India Embraces the Welfare State

In recent weeks, India’s parliament has surprised its detractors by passing two pieces of legislation that could transform the lives of hundreds of millions of people. Taken together, the new laws underscore the government’s move toward making India a society in which welfare is based on entitlements rather than on ephemeral charity.

NEW DELHI – In recent weeks, India’s parliament, often justifiably derided for the frequent disruptions that mar its work, has surprised its detractors by passing two crucial pieces of legislation that could transform the lives of hundreds of millions of people.

The first, the Food Security Act, grants 67% of India’s population a right to 35 kilograms of rice or wheat for three rupees (less than five US cents) per kilo. Together with related provisions that would provide meals to infants and expectant mothers, and subsidized pulses to supplement cheaply available food grains, the law will add $6 billion to India’s annual fiscal deficit. But it would also abolish the risk of starvation and malnutrition in a land where too many have gone hungry for too long.

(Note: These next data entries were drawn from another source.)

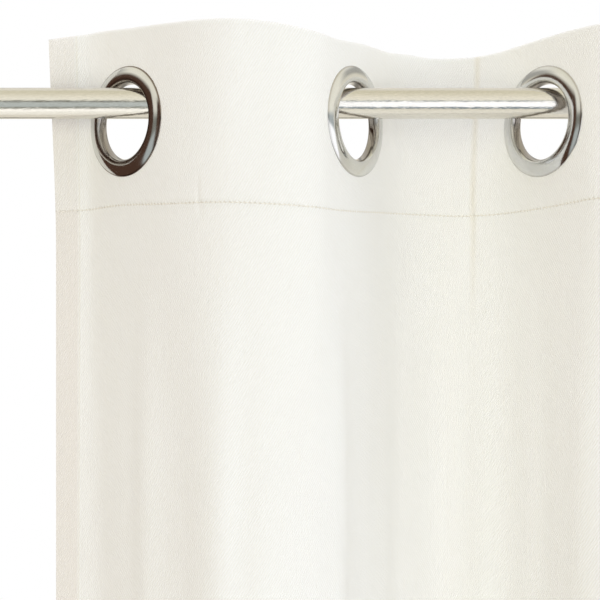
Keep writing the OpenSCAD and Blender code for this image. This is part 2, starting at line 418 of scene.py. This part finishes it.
def half_line(angle, reach, depth):
    """From an eyelet's centre outward: flat at the crossing angle, then a bend that ends along the rod."""
    flat_end = FLAT_HALF * from_degrees(angle)
    end = np.array([reach, depth], float)
    control = np.array([depth / math.tan(math.radians(angle)), depth])
    return np.vstack([np.linspace((0, 0), flat_end, 30), bend(flat_end, control, end)])


def creased_half_line(angle, reach, depth):
    """As half_line, with a pressed crease on the way."""
    flat_end = FLAT_HALF * from_degrees(angle)
    end = np.array([reach, depth], float)
    crease = end * CREASE_SHARE
    before, after = (from_degrees(a) for a in CREASE_ANGLES)
    first = bend(flat_end, crossing(flat_end, from_degrees(angle), crease, before), crease)
    second = bend(crease, crossing(crease, after, end, np.array([1.0, 0.0])), end)
    return np.vstack([np.linspace((0, 0), flat_end, 30), first, second])


def plan_line():
    """All points of the cloth's line, and the index of each eyelet's centre on it."""
    points, centres = [], []
    for k in range(1, EYELETS + 1):
        angle = CROSS_ANGLE[k - 1]
        right_side = -1 if k % 2 else 1
        left = FREE_TAIL if k == 1 else (SPACING[k - 2] / 2, fold_depth[k - 2])
        right = FIXED_TAIL if k == EYELETS else (SPACING[k - 1] / 2, fold_depth[k - 1])
        shape = creased_half_line if k == CREASE_EYELET else half_line
        left_points = shape(angle, *left)[::-1] * (-1, -right_side)
        right_points = half_line(angle, *right) * (1, right_side)
        centre = np.array([eyelet_x[k - 1], ROD_Y])
        if points:
            left_points = left_points[1:]
        centres.append(sum(len(p) for p in points) + len(left_points) - 1)
        points += [centre + left_points, centre + right_points[1:]]
    return np.vstack(points), centres


line, centre_index = plan_line()
along = np.concatenate([[0], np.cumsum(np.linalg.norm(np.diff(line, axis=0), axis=1))])
CLOTH_W = along[-1]
eyelet_s = [along[i] for i in centre_index]
even = np.linspace(0, CLOTH_W, int(CLOTH_W / PLAN_STEP) + 1)
even_line = np.column_stack([np.interp(even, along, line[:, i]) for i in range(2)])


def smoothed(values, sigma):
    """A Gaussian average along the line. Its ends are continued by point reflection, so they stay put."""
    reach = int(4 * sigma / PLAN_STEP)
    taps = np.exp(-0.5 * (np.arange(-reach, reach + 1) * PLAN_STEP / sigma) ** 2)
    taps /= taps.sum()
    start = 2 * values[0] - values[1 : reach + 1][::-1]
    end = 2 * values[-1] - values[-reach - 1 : -1][::-1]
    padded = np.vstack([start, values, end])
    return np.column_stack([np.convolve(padded[:, i], taps, "valid") for i in range(2)])


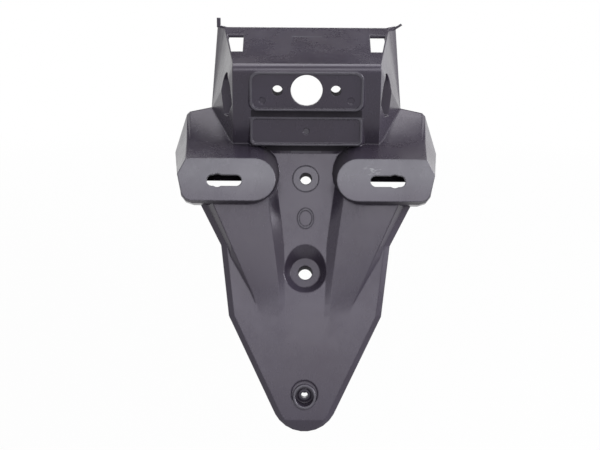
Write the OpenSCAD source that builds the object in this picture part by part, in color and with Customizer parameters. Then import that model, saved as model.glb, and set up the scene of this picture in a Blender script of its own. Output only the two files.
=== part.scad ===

The second law assures fair – indeed generous – compensation to people, often small-scale farmers, whose land is acquired by the state for development purposes. In a country where two-thirds of the population is still dependent on agriculture and small holdings are all that a majority of Indians live on, the new law helps those who have often felt exploited and deprived of their livelihoods by the state’s power of eminent domain.